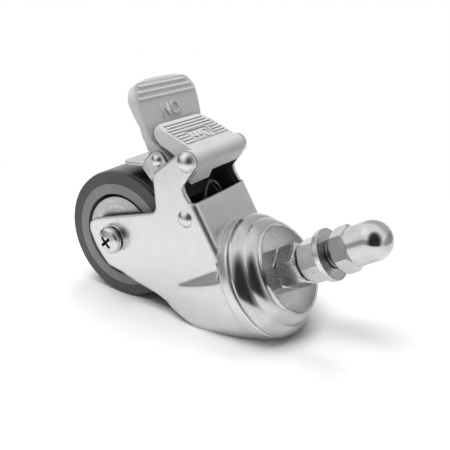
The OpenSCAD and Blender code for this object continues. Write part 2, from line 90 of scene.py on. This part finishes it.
def studio(r, a, u):
    """A point of the studio: metres right, away and up from the middle of the floor."""
    return centre + right * r + away * a + up * u


def matrix_facing(place, toward, top):
    """A matrix at place whose -Z points at toward, with +Y as near top as it can be."""
    back = (place - toward).normalized()
    side = top.cross(back).normalized()
    rise = back.cross(side)
    m = Matrix((side, rise, back)).transposed().to_4x4()
    m.translation = place
    return m


def link(obj):
    bpy.context.scene.collection.objects.link(obj)
    return obj


def new_mesh(name, points, faces, smooth=True):
    mesh = bpy.data.meshes.new(name)
    mesh.from_pydata([tuple(p) for p in points], [], faces)
    mesh.update()
    if smooth:
        mesh.shade_smooth()
    return link(bpy.data.objects.new(name, mesh))


# Materials. Noise scales are per metre, and lengths are in metres
stem_axis = (0.0, 0.0, 0.0)
axle_axis = tuple(axle)
steel_cloud_scale = 140.0
plastic_cloud_scale = 90.0
plastic_grain_scale = 5200.0
streak_rings = 900.0  # how fast the turning marks change along the axis
painted_shade_rough, painted_shade_metallic = 0.6, 0.3  # roughness and metalness where painted shade darkens the faces in an opening
cloud_range, grain_range = (0.35, 0.65), (0.3, 0.7)  # where most values of a noise lie
mix_sockets = {"FLOAT": (2, 3, 0), "RGBA": (6, 7, 2)}  # a Mix node's A, B and result


def grey_value(level):
    """A uniform grey for a colour socket."""
    return (level, level, level, 1.0)


WHITE = grey_value(1.0)


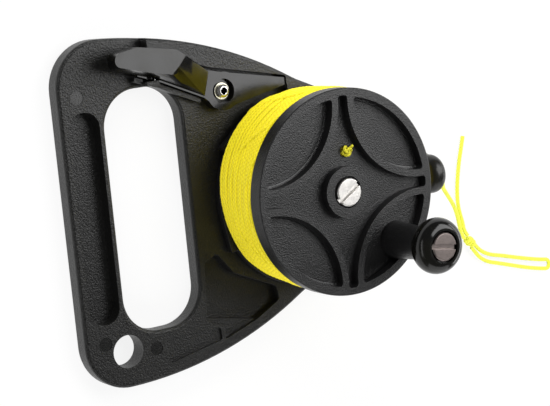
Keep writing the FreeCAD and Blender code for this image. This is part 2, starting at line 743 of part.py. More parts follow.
def make_lever():
    body = new_body("stopper_lever")
    pad(body, lever_outline(), lever_low, lever_top)
    primitive(body, "AdditiveCylinder", *lever_place, lever_low, Radius=at.lever_boss, Height=at.lever_thick)
    foot = [
        by_pivot(-45.6, 18.5), by_pivot(-36.7, 20.1), by_pivot(-19.6, 17.3), by_pivot(-5.7, 7.8),
        by_pivot(-8.2, -0.7), by_pivot(-14.5, 2.3), by_pivot(-27.8, 8.1), by_pivot(-45.4, 12.9),
    ]
    head = [
        by_pivot(-45.6, 18.5), by_pivot(-36.7, 20.1), by_pivot(-20.8, 17.5), by_pivot(-17.7, 15.0),
        by_pivot(-21.2, 11.3), by_pivot(-24.0, 9.0), by_pivot(-33.3, 10.9), by_pivot(-46.0, 14.3),
    ]
    foot_low = lever_top - 1
    tie = [
        by_pivot(-8.2, -0.7), by_pivot(-14.5, 2.3), by_pivot(-27.8, 8.1), by_pivot(-33.3, 10.3),
        by_pivot(-28.8, 13.3), by_pivot(-13.8, 9.9), by_pivot(-5.7, 7.4),
    ]
    pad(body, closed(tie), foot_low, pad_low)
    loft = body.newObject("PartDesign::AdditiveLoft", "stopper_lever_pad")
    loft.Profile = new_sketch(body, "XY_Plane", pad_low, closed(foot))
    loft.Sections = [new_sketch(body, "XY_Plane", pad_low + at.pad_high, closed(head))]
    loft.Ruled = True
    body.Tip = loft
    seat = at.lever_counterbore_deep
    hole(body, *lever_place, lever_low - 1, lever_top + 1, at.bush_round + at.run_gap)
    hole(body, *lever_place, lever_top - seat, lever_top + 1, at.lever_counterbore)
    x, y = spring_place
    room = at.spring_round + at.spring_wire / 2 + at.spring_gap
    primitive(
        body, "SubtractiveCylinder", x, spring_axis, -y - at.spring_long,
        role="XZ_Plane", Radius=room, Height=at.spring_long,
    )
    gap = at.lever_gap
    pocket(body, lug_outline(gap, at.rib_thick * 2, gap), plate_top + at.lug_high + gap, at.lug_high)


def make_lever_fittings():
    x, y = lever_place
    ring("lever_bush", at.bush_bore, at.bush_round, plate_top, bush_top, x, y)
    washer_top = bush_top + at.lever_washer_thick
    ring("lever_washer", at.bush_bore, at.lever_washer_round, bush_top, washer_top, x, y)
    head_top = washer_top + at.lever_head_high
    crown = at.lever_head * 0.6
    screw = new_body("lever_screw", x, y)
    insert_low = plate_top - at.lever_insert_long
    low = insert_low + at.shank_short
    turned(screw, [
        (0, low), (at.lever_shank, low), (at.lever_shank, washer_top),
        (at.lever_head, washer_top), (at.lever_head, head_top - at.lever_head_high / 3),
        (crown, head_top), (0, head_top),
    ])
    for turn in (0, 90):
        cross_slot(screw, head_top - at.small_slot_deep, head_top + 1, crown * 1.8, at.small_slot, turn)
    ring("lever_insert", at.lever_shank + at.press_gap, at.lever_insert_round, insert_low, plate_top, x, y)


def make_lever_spring():
    """A coil about its own Z, then laid along Y in front of its lug."""
    radius, wire, bend = float(at.spring_round), float(at.spring_wire), float(at.spring_bend)
    end_room = wire + bend
    turns = float(at.spring_turns)
    pitch = (float(at.spring_long) - 2 * end_room) / turns
    stations = helix_stations(radius, pitch, turns, 0, end_room)
    lead = math.degrees(bend / radius)
    foot, head = polar(radius, -lead), polar(radius, lead) + point(0, 0, at.spring_long)
    up = Vector(0, 0, 1)
    path = [(foot + up * wire, up)] + stations + [(head - up * wire, up)]
    edges = [Part.LineSegment(foot, foot + up * wire).toShape()]
    edges += joined_by_biarcs(path)
    edges.append(Part.LineSegment(head - up * wire, head).toShape())
    print("lever_spring least gap", round(least_gap(edges, wire), 2))
    laid = Placement(point(*spring_place, spring_axis), Rotation(Vector(1, 0, 0), -90))
    shape_node("lever_spring", tube(edges, wire / 2), laid)


# The axle: a slotted bolt and a nut that clamp a sleeve, on which the spool turns.

def slotted_outline(low, shank, head_low, head_top):
    head = at.bolt_head / 2
    bevel = at.head_bevel
    return [
        (0, low), (shank, low), (shank, head_low), (head, head_low),
        (head, head_top - bevel), (head - bevel, head_top), (0, head_top),
    ]


def make_axle():
    shank = at.bolt_shank / 2
    head_top = bolt_head_low + at.bolt_head_high
    outline = slotted_outline(at.nut_sink + at.shank_short, shank, bolt_head_low, head_top)
    slotted_screw("axle_bolt", outline, head_top, at.bolt_slot_turn)
    bore = shank + at.screw_gap
    ring("axle_sleeve", bore, at.sleeve_round, plate_top, sleeve_top)
    ring("front_washer", bore, at.bolt_head / 2, sleeve_top, bolt_head_low)
    ring(
        "rear_washer", at.sleeve_round + at.run_gap, at.rear_washer_round, plate_top,
        plate_top + at.rear_washer_thick,
    )
    nut = new_body("axle_nut")
    primitive(
        nut, "AdditivePrism", 0, 0, nut_top - at.nut_high, Polygon=6,
        Circumradius=at.nut_flats / 2 / math.cos(math.pi / 6), Height=at.nut_high,
    )
    hole(nut, 0, 0, nut_top - at.nut_high - 1, nut_top + 1, shank + at.press_gap)


# The spool: a toothed rear half with the hub, a front flange with the crank, and the wound line.

def ratchet_outline():
    teeth = 6
    span = 360 / teeth
    drop = float(at.ratchet_drop)
    edges = []
    for tooth in range(teeth):
        tip_turn = float(at.ratchet_turn) + span * tooth
        start = polar(ratchet_root, tip_turn - span + drop)
        knee = polar(ratchet_root + at.ratchet_knee_rise, tip_turn - at.ratchet_knee)
        half_way = polar(
            ratchet_root + at.ratchet_knee_rise / 2, tip_turn - (span - drop + at.ratchet_knee) / 2,
        )
        tip = polar(at.ratchet_tip, tip_turn)
        edges.append(Part.Arc(start, half_way, knee))
        edges.append(Part.LineSegment(knee, tip))
        edges.append(Part.LineSegment(tip, polar(ratchet_root, tip_turn + drop)))
    return edges


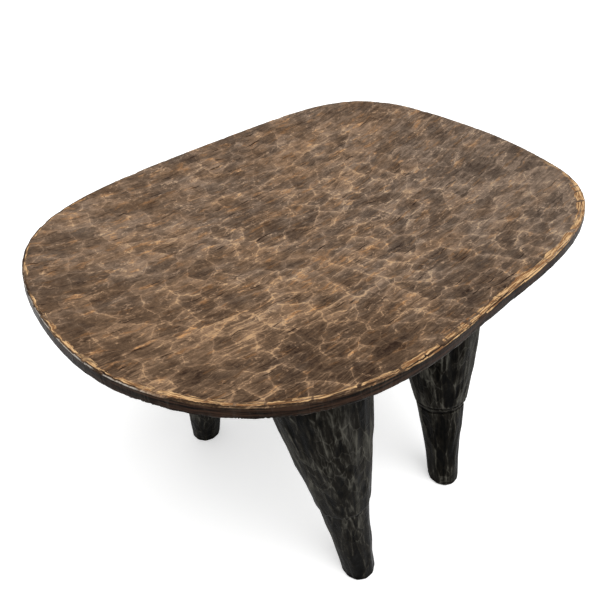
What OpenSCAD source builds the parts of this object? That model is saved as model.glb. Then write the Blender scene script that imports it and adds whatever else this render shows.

:::::

Given exercise: Please print exactly what appears from the first line of the data through the line with "return centre +", including both of those lines and nothing past them.

Expected answer:
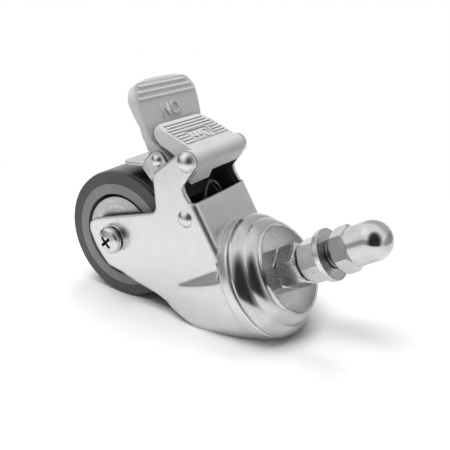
The OpenSCAD and Blender code for this object continues. Write part 2, from line 90 of scene.py on. This part finishes it.
def studio(r, a, u):
    """A point of the studio: metres right, away and up from the middle of the floor."""
    return centre + right * r + away * a + up * u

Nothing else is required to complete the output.